War at Home Must be Priority No. 1
One contrast could be telling. According to reports, the president will call for sending as many as 30,000 more troops to fight in Afghanistan. The administration estimates it costs about $1 million per soldier per year, so that's an additional commitment of $30 billion a year--for another eight to 10 years. All told, this country is teed up to spend about $1 trillion on the war in Afghanistan over the next 10 years.
The president's advisers are saying that he should focus on deficit reduction in his January State of the Union address, and that the country can't afford new commitments on jobs. Conservatives in both parties are campaigning for immediate cuts in spending--even as joblessness spreads. That would leave the president suggesting that the federal government has done what it could, the economy is growing, and now it is up to the private sector to create jobs.
Forget that. This country is in deep trouble. Some 49 million people do not have "food security"--that is, they go hungry regularly. About 36 million now receive food stamps to help feed their families. About 17 million are unemployed or underemployed. More than 3 million homes will have been lost to foreclosure this year.
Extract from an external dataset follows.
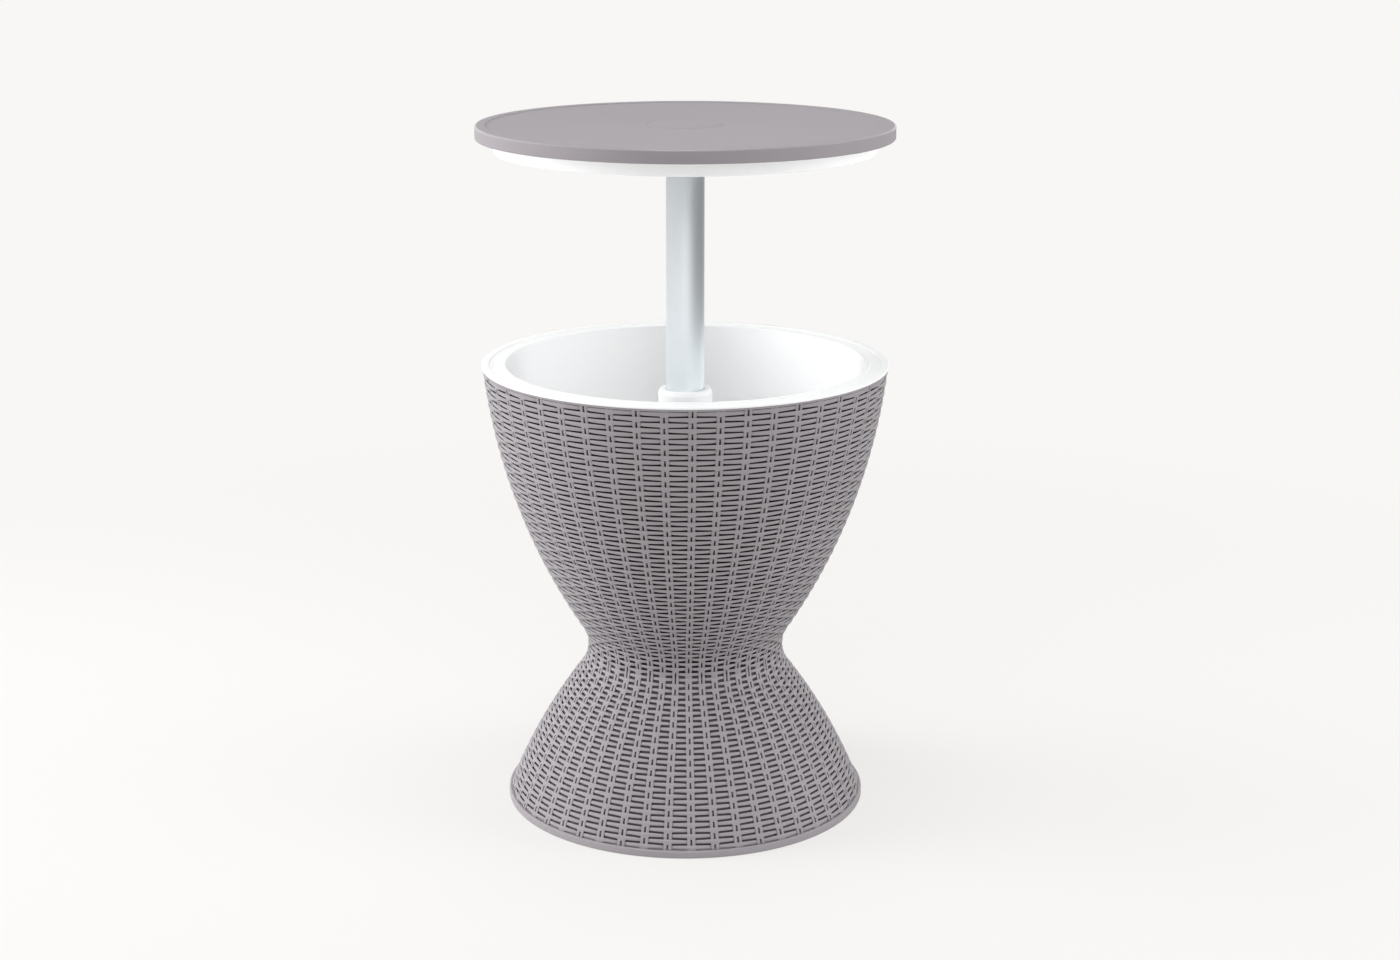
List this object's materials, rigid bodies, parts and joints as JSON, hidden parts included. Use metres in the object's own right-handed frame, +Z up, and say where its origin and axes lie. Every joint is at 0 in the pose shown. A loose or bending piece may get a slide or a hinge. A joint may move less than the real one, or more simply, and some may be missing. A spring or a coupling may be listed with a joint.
{
  "type": "height-adjustable garden table with ice bucket",
  "caption": "Round garden table on a sliding pole over an hourglass wicker-look body that holds a deep ice bucket; the top lifts, drops and twist-locks.",
  "frame": {"origin": "on the ground, in the middle of the foot", "axes": "+Z up along the pole; the body is round about Z, and the bucket's drain lies towards -X"},
  "size_m": [0.4849, 0.485, 0.82],
  "materials": {
    "wicker_plastic": "moulded wicker-look plastic, mauve grey, satin",
    "white_plastic": "smooth moulded white plastic, light sheen",
    "guide_plastic": "natural engineering plastic, matte",
    "pole_metal": "satin anodised aluminium",
    "fastener_steel": "stainless",
    "seal_rubber": "black rubber, matte"
  },
  "bodies": {
    "base": {"lower_base": "wicker_plastic", "upper_shell": "wicker_plastic", "waist_screws": "fastener_steel", "bucket_liner": "white_plastic", "guide_sleeve": "guide_plastic", "pole_bush": "guide_plastic", "pole_seal": "seal_rubber", "pole_collar": "white_plastic", "floor_gasket": "seal_rubber", "floor_nut": "guide_plastic", "base_nut": "guide_plastic", "sleeve_end_cap": "guide_plastic", "drain_fitting": "white_plastic", "drain_gasket": "seal_rubber", "drain_nut": "white_plastic"},
    "plug": {"drain_plug": "white_plastic", "plug_seal": "seal_rubber"},
    "runner": {"pole_runner": "guide_plastic"},
    "top": {"table_top": "wicker_plastic", "under_plate": "white_plastic", "plate_screws": "fastener_steel", "pole_hub": "guide_plastic", "hub_screws": "fastener_steel", "centre_cap": "wicker_plastic", "pole_bolt": "fastener_steel", "bolt_washer": "fastener_steel", "pole_tube": "pole_metal", "pole_head_plug": "guide_plastic", "pole_foot_plug": "guide_plastic", "runner_clip": "fastener_steel"}
  },
  "joints": [
    {"name": "top_lift", "type": "slide", "parent": "base", "child": "runner", "axis": [0, 0, 1], "range_m": [-0.248, 0]},
    {"name": "top_twist", "type": "hinge", "parent": "runner", "child": "top", "pos_m": [0, 0, 0.42], "axis": [0, 0, 1], "range_deg": [0, 30]},
    {"name": "plug_pull", "type": "slide", "parent": "base", "child": "plug", "axis": [0, 0, 1], "range_m": [0, 0.035]}
  ]
}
Foreclosures are continuing not because of subprime loans, but because one in three families has someone who has lost a job. Even the president's economists suggest that unemployment will remain at unacceptable levels--above 8 percent--for years to come.
This economy may be growing, but Americans are not recovering. The president must recognize the scope of the crisis, not minimize it, and to step up to address it.
He needs to act with boldness and a scale commensurate with the size of the problem. First, target the zones of pain. For too long, the Federal Reserve and Treasury have focused on the zones of gain. They've watered the leaves of speculation while the roots of investment have withered. Wall Street now is paying bonuses, but the big banks still aren't lending to the real economy. We need direct, targeted jobs programs, direct foreclosure and eviction relief. It is time to focus on helping those who are the victims of, not the cause of, the crisis.
Second, strengthen and enforce the law. This crisis took place in large part because predatory lending and reckless gambling were celebrated, not policed. Laws against discriminatory lending were ignored. Consumer protection laws were diluted, as subprime lenders, payday operators and credit card loan sharks had their way. The administration has sensibly called for a new Consumer Financial Protection Agency, but while the banking lobby descends on Congress, the administration should be using the powers it has to enforce the law.
Third, stop trickle-down economics and start investing in people. Provide help for cities and states that face plummeting revenues and rising costs. Put young people directly to work or help them stay in school. Make a serious commitment to rebuild America--new energy, 21st-century infrastructure, research and development. But combine that with policies ensuring that taxpayers' money creates jobs here, not in China or elsewhere. Challenge those in both parties who stand in the way.
At the height of its wealth, America found under Lyndon Johnson, the last great liberal president, that it couldn't afford to wage war on the other side of the world and build a great society at home. LBJ's war on poverty was lost in the jungles of Vietnam. Now, this country is devastated, its infrastructure crumbling, its industries divested abroad, with vital investments in our future put off for years. Isn't it time to rebuild America?